Some critics in Pakistan have tried to disparage the Nobel Peace Prize by referring to the French philosopher and writer Jean-Paul Sartre, who refused to accept the Nobel Prize for Literature. It is important that one understands the circumstances and the reasons for which Mr Sartre refused the Prize. Exactly fifty years ago (October 22, 1964), Mr Sartre explained his reasons in a statement. Mr Sartre, in fact, regretted the scandal that resulted from his refusal and believed that it happened because he “was not informed soon enough of what was under way.” He further wrote: “My reasons for refusing the prize concern neither the Swedish Academy nor the Nobel Prize in itself.”
Mr Sartre explained that he on principle refused all official honours and suggested that even being a socialist; he would have rejected the Lenin Prize if it were ever offered. He was concerned that had he accepted the prize, his activism would have dragged the Nobel Prize as an institution into his struggles.
While Mr Sartre was truthful and deeply mindful of his reasons to refuse the honour, the same cannot be said of those who accuse Malala.
Malala has also been subjected to undue criticism for her book, which she co-authored with Christina Lamb. She has been accused of defending Salman Rushdie. This is utterly fallacious. Malala in her book recounts a debate at the Jahanzeb College in Swat in which her father, (Ziauddin Yousafzai), participated. She is recounting details of an event that took place before her birth. Her account is most likely that of her father’s, who spoke at the debate where he defended his strong belief and questioned, “Is Islam such a weak religion that it cannot tolerate a book written against it? Not my Islam!”
Her critics are peeved at Malala’s statement that the life for women during General Zia’s rule was severely restricted. They point out that Zia’s was the golden era of women’s accomplishment in Pakistan where great playwrights produced famous TV plays. What a surprising take on Pakistan’s recent past!

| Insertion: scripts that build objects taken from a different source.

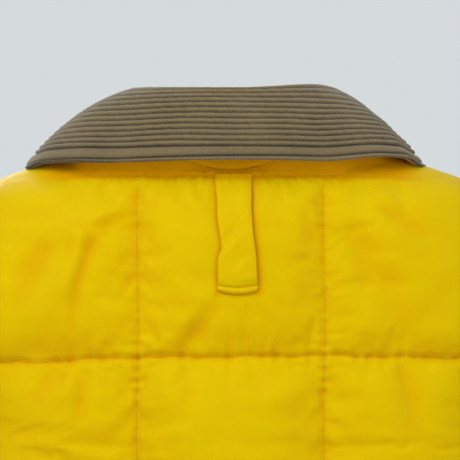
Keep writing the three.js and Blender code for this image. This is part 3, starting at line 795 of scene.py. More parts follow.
# a row of thread stitches along a line of X and Z places, lying on a piece
def sewOn(name, piece, lines, body, facing=1, pitch=3.3, length=2.3, size=0.55, lift=0.1, material=None,
          slot="shell"):
    places, normals, sides = [], [], []
    for line in lines:
        line = np.array(line, float)
        step = runLength(line)
        for at in np.arange(pitch / 2, step[-1] - pitch / 2, pitch):
            ends = []
            for k in (at, at + length):
                place, normal = touch(piece, np.interp(k, step, line[:, 0]), np.interp(k, step, line[:, 1]),
                                      facing)
                if place is not None:
                    ends.append(place + normal * lift)
            if len(ends) < 2 or np.linalg.norm(ends[1] - ends[0]) > 2 * length:
                continue
            along = (ends[1] - ends[0]) / np.linalg.norm(ends[1] - ends[0])
            side = np.cross(normal, along)
            places.append((ends[0] * mm, ends[1] * mm))
            normals.append(normal)
            sides.append(side / max(np.linalg.norm(side), 1e-6))
    return stitches(name, places, normals, sides, size * mm, material or yellowThread, body, slot)


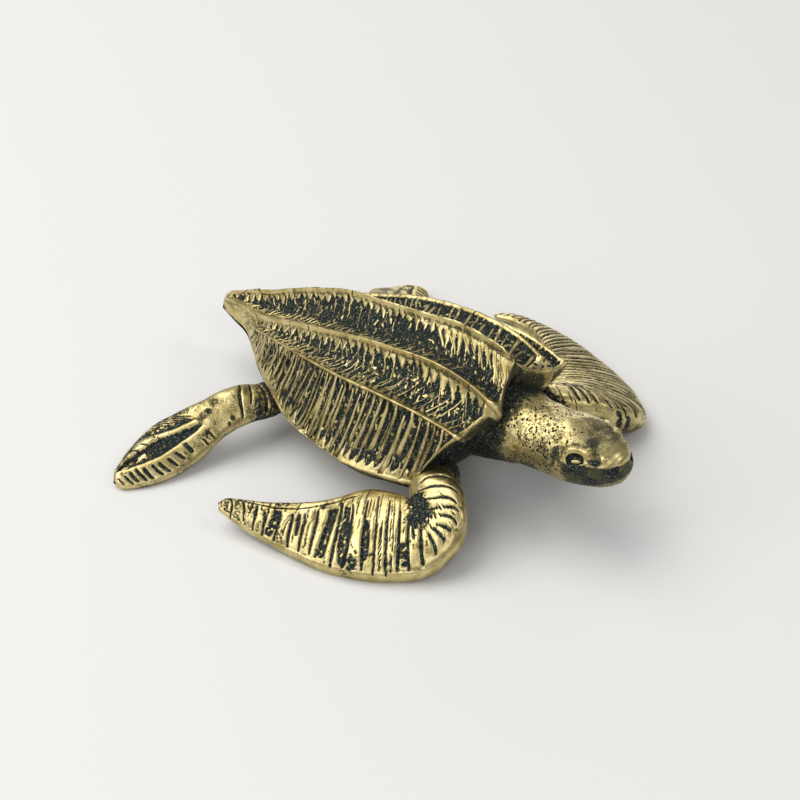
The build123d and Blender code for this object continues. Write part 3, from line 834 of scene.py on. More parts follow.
frontBoth = {
    "seat": (5.8, -10.2, 5.1), "root": (5.4, 4.8, 2.6), "thickness": 3.0,
    # rows and columns of the skin, and how boxy its edges and its top are
    "grid": (350, 160, (0.62, 0.8, 0.8)),
    "grooveDepth": (0.13, 0.22), "scratchDepth": 0.05, "paintedUnderShade": 0.56,
}
frontRight = {
    **frontBoth, "side": -1, "reach": 19.1, "sweep": 17.0,
    "rows": [
        (0.24, -0.34, 1.05, 0.295, 0.07, 1.0, 1.7),
        (0.4, -0.46, 0.64, 0.36, 0.0, 1.0, 1.62),
        (0.59, -0.415, 0.26, 0.37, 0.0, 0.98, 1.38),
        (0.77, -0.22, 0.13, 0.37, 0.085, 0.94, 1.2),
        (0.88, -0.015, 0.11, 0.385, 0.19, 0.88, 1.1),
        (0.94, 0.21, 0.11, 0.44, 0.295, 0.84, 1.0),
        (0.96, 0.425, 0.13, 0.595, 0.385, 0.8, 0.93),
        (0.975, 0.63, 0.17, 0.735, 0.55, 0.72, 0.86),
        (0.985, 0.79, 0.24, 0.83, 0.73, 0.66, 0.77),
        (0.99, 0.905, 0.34, 0.89, 0.875, 0.62, 0.62),
        (1.0, 0.985, 0.44, 0.93, 1.005, 0.56, 0.34),
    ],
    # grooves: share along and place over the chord at the inner end, middle and outer end, then width
    "grooves": [
        (0.998, 0.80, 0.985, -0.30, 0.977, -0.90, 0.12),
        (0.965, 0.60, 0.935, -0.36, 0.927, -0.97, 0.20),
        (0.925, 0.57, 0.897, -0.19, 0.877, -0.72, 0.20),
        (0.882, 0.46, 0.855, -0.29, 0.837, -0.91, 0.22),
        (0.845, 0.10, 0.815, -0.47, 0.800, -0.91, 0.34),
        (0.799, 0.12, 0.772, -0.48, 0.759, -0.91, 0.28),
        (0.769, 0.21, 0.734, -0.47, 0.714, -0.91, 0.30),
        (0.737, 0.25, 0.699, -0.43, 0.679, -0.90, 0.24),
        (0.707, 0.36, 0.669, -0.34, 0.649, -0.87, 0.26),
        (0.672, 0.36, 0.641, -0.32, 0.630, -0.89, 0.44),
        (0.654, 0.56, 0.604, -0.32, 0.584, -0.97, 0.34),
        (0.612, 0.47, 0.566, -0.29, 0.554, -0.95, 0.34),
        (0.566, 0.62, 0.529, -0.19, 0.504, -0.92, 0.32),
        (0.529, 0.77, 0.491, -0.16, 0.476, -0.97, 0.18),
        (0.471, 0.71, 0.459, -0.12, 0.446, -0.97, 0.24),
        (0.421, 0.49, 0.421, -0.32, 0.421, -0.92, 0.24),
        (0.388, 0.28, 0.398, -0.32, 0.396, -0.91, 0.28),
        (0.358, 0.00, 0.366, -0.48, 0.366, -0.86, 0.34),
        (0.338, -0.16, 0.333, -0.48, 0.333, -0.77, 0.24),
        (0.323, -0.12, 0.311, -0.38, 0.308, -0.69, 0.26),
        (0.308, -0.16, 0.296, -0.32, 0.286, -0.66, 0.22),
        (0.313, 0.12, 0.271, -0.27, 0.263, -0.69, 0.24),
        (0.306, 0.30, 0.256, -0.12, 0.233, -0.66, 0.26),
        (0.288, 0.55, 0.233, 0.00, 0.218, -0.59, 0.24),
        (0.251, 0.75, 0.201, 0.09, 0.183, -0.77, 0.22),
        (0.211, 0.69, 0.155, 0.00, 0.138, -0.79, 0.20),
        (0.170, 0.70, 0.118, 0.05, 0.100, -0.80, 0.13),
        (0.140, 0.75, 0.088, 0.00, 0.070, -0.80, 0.11),
        (0.817, 0.32, 0.794, -0.32, 0.784, -0.84, 1.15),
        (0.659, 0.39, 0.634, -0.29, 0.617, -0.87, 0.95),
        (0.624, 0.42, 0.581, -0.34, 0.556, -0.90, 1.15),
        (0.534, 0.14, 0.514, -0.32, 0.506, -0.73, 0.80),
        (0.411, -0.27, 0.409, -0.59, 0.406, -0.84, 0.70),
        (0.749, 0.19, 0.722, -0.30, 0.709, -0.54, 0.48),
    ],
    # dark or bright places: share along, place over the chord, radius, rise, patina
    "places": [
        (0.335, 0.34, 2.0, -0.22, 0.64), (0.350, 0.75, 1.5, -0.10, 0.60), (0.372, 0.12, 1.2, -0.06, 0.45),
        (0.539, -0.84, 0.9, -0.08, 0.8), (0.496, -0.61, 0.65, -0.06, 0.8), (0.446, -0.73, 0.42, -0.06, 0.8),
        (0.459, 0.75, 0.8, 0.16, -0.6), (0.215, -0.10, 2.6, 0.0, 0.17), (0.300, 0.62, 1.1, -0.10, 0.9),
        (0.702, 0.53, 0.5, -0.04, 0.5), (0.370, 0.95, 1.0, 0.0, 0.5),
    ],
    # a dark line along the inner edge, as share along and place over the chord
    "innerLine": ((0.60, 0.652, 0.677, 0.709, 0.764, 0.83, 0.905, 0.985),
                  (0.75, 0.67, 0.60, 0.60, 0.46, 0.42, 0.62, 0.72)),
    # where the rim ends and the painted shade of the underside begins, and how far out the root stays in
    # painted shade
    "rim": (0.26, 0.48), "paintedShadeBelow": (0.1, 0.6), "paintedRootShade": (2.2, 3.8),
    "scratches": 80, "scratchFrom": 0.42,
    # how bold the grooves are, how stained the metal is all over and behind the grooves, and how much
    # painted shade darkens the tip
    "bold": 1.0, "mottle": 0.26, "paintedTipShade": 0.33, "stray": 0.55,
    "seed": 21,
}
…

It was General Zia’s regime that discounted women’s testimony in the court. It was the dark days of Zia’s rule when a teenaged blind girl was convicted of adultery because she could not produce at least four men who could have witnessed her rape.
They are furious with Malala because she has exposed the social ills in her book. Many believe that she should have kept a lid on these festering social sores. Do Americans teach the young of the injustices done to the aboriginals, they ask. The answer, in fact, is yes. Children in the US and Canada are told of the historic injustice done to the aboriginals. Not only that the school curriculums reflect these accounts, the aboriginal culture is celebrated at schools, colleges, and universities.
At Ryerson University, where I teach, university ceremonies and events are blessed with native rituals and customs. The Premier of Ontario, Kathleen Wynne, recognizes in her speeches the specific aboriginal tribes who have lived, and continue to live, in Ontario.
In Canada, we do not lie to our children.
Some have even hatched conspiracy theories about why Malala was awarded the Nobel Peace Prize. They are dreaming up grand conspiracies about how the West will use her celebrity to malign Pakistan. Nothing could be farther from the truth.
A Toronto-based author, Tarek Fatah, voluntarily launched a movement for Malala’s Nobel Peace Prize in October 2012. The Canadian Prime Minister, Stephen Harper, and leaders of the other three parties in the Canadian Parliament, jointly endorsed her nomination.
While Malala was not the recipient in 2013, the seeds for her 2014 Peace Prize were indeed sown in Toronto. Soon she will receive the honorary Canadian citizenship and become only the sixth person ever to receive this distinction. She joins the ranks of Nelson Mandela, Dalai Lama, Aung San Suu Kyi, and Prince Karim Agha Khan.
The day after she was shot in 2012, I wrote in a Pakistan newspaper about her courage and wisdom beyond her years. The assailant boarded the van and asked the driver, “Malala Yousafzai sok da” (Who is Malala Yousafzai?). Seeing the vitriol against her today, I again feel the need to restate her credentials.
“Let me answer this question for anyone who wants to know. Malala is what Taliban will never be. She is fearless, enlightened, articulate, and a young Muslim woman who is the face of Pakistan and the hope for a faltering nation that can no longer protect its daughters.”
I can only pray: Let a thousand Malalas bloom.